Talbot County, as you know, has nothing to say about Lakeside but this. Choosing not to rescind its finding of consistency is to pass up the County’s one and only opportunity to influence this “biggest project ever.” All would hope that Commissioners do not ultimately rue a missed opportunity.
Thank you for your consideration of these thoughts.
Dan Watson
Dan Watson is the former chair of Bipartisan Coalition For New Council Leadership and has lived in Talbot County for the last twenty-five years.
Dan Watson says
I received 3 o4 4 inquiries about possibly attending tomorrow’s meeting, and would like to offer an opinion, as I think this is VERY IMPORTANT.
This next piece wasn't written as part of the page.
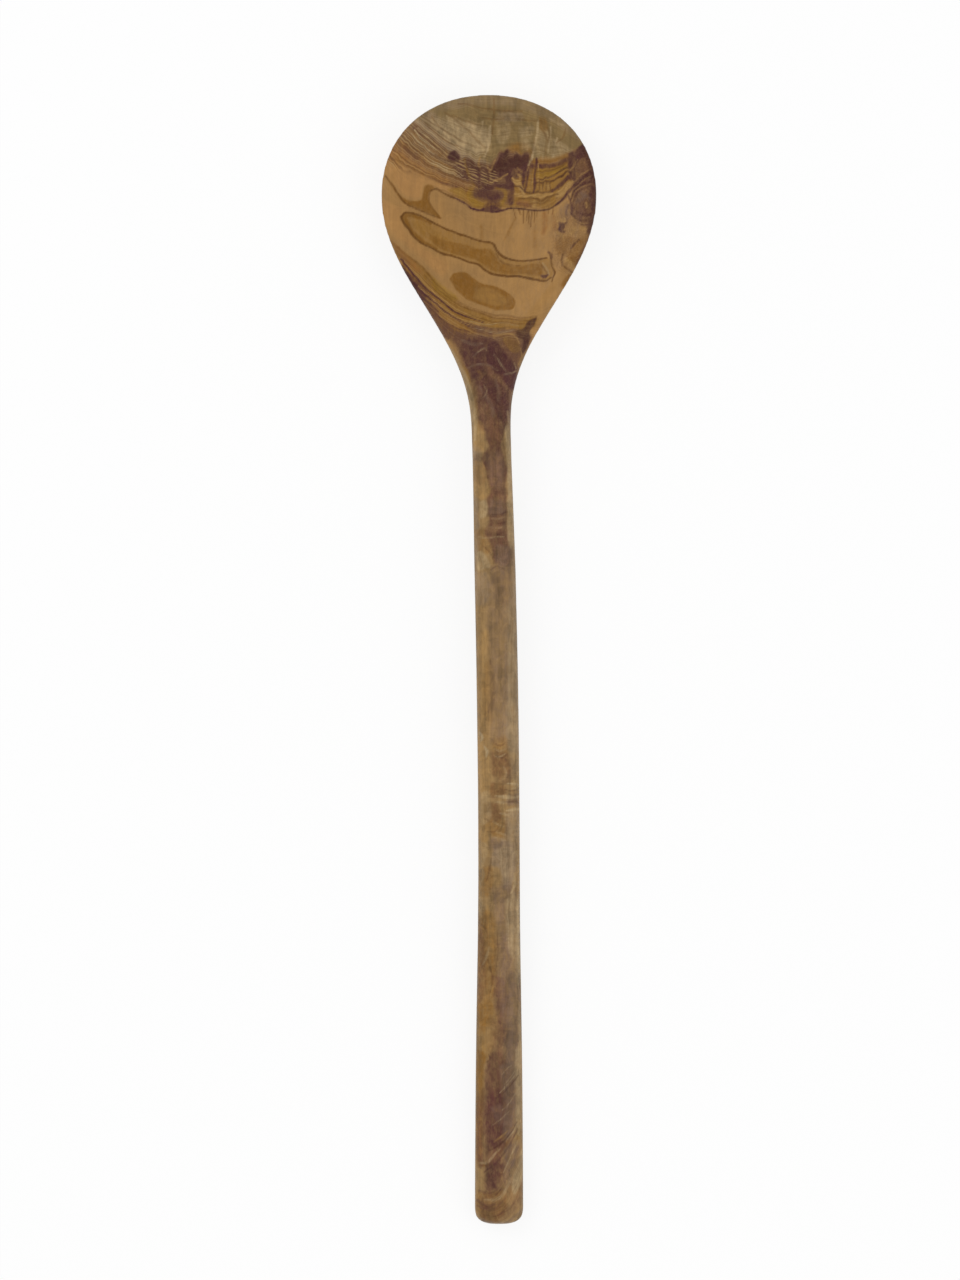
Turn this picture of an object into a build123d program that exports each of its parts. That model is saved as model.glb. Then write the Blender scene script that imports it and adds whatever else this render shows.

First, the meeting tomorrow is a Planning Commission “work session,” not a public hearing. Like all meetings of the Commission and other bodies, the public may observe, but the function of the meeting is internal—to give the Commission an opportunity to dialogue on the issues and determine among themselves the next steps. It is has never been intended that anyone from the public will speak at this session, and that’s appropriate given its purpose
My reference to the meeting time and place was not a call for people to attend, much less to speak out in any manner. I believe the Commissioners have gathered all the information they need at this time—overloaded, if anything—and they mainly need time and space, undistracted, to work out what to do. I urge anyone who does attend to be totally respectful of this situation; the people who sit on the Commission are unpaid volunteers who have devoted untold hours to this matter alone, and do so every month on countless other issues that escape attention.
Have you any doubt that the Commissioners already know that the entire Talbot community cares about what is happening at Lakeside, and is paying close attention to their deliberations? I don’t. The meeting will be on-line and possibly live-streamed, so I do not plan to attend myself, and am just wishing the panel the best in this unprecedented situation.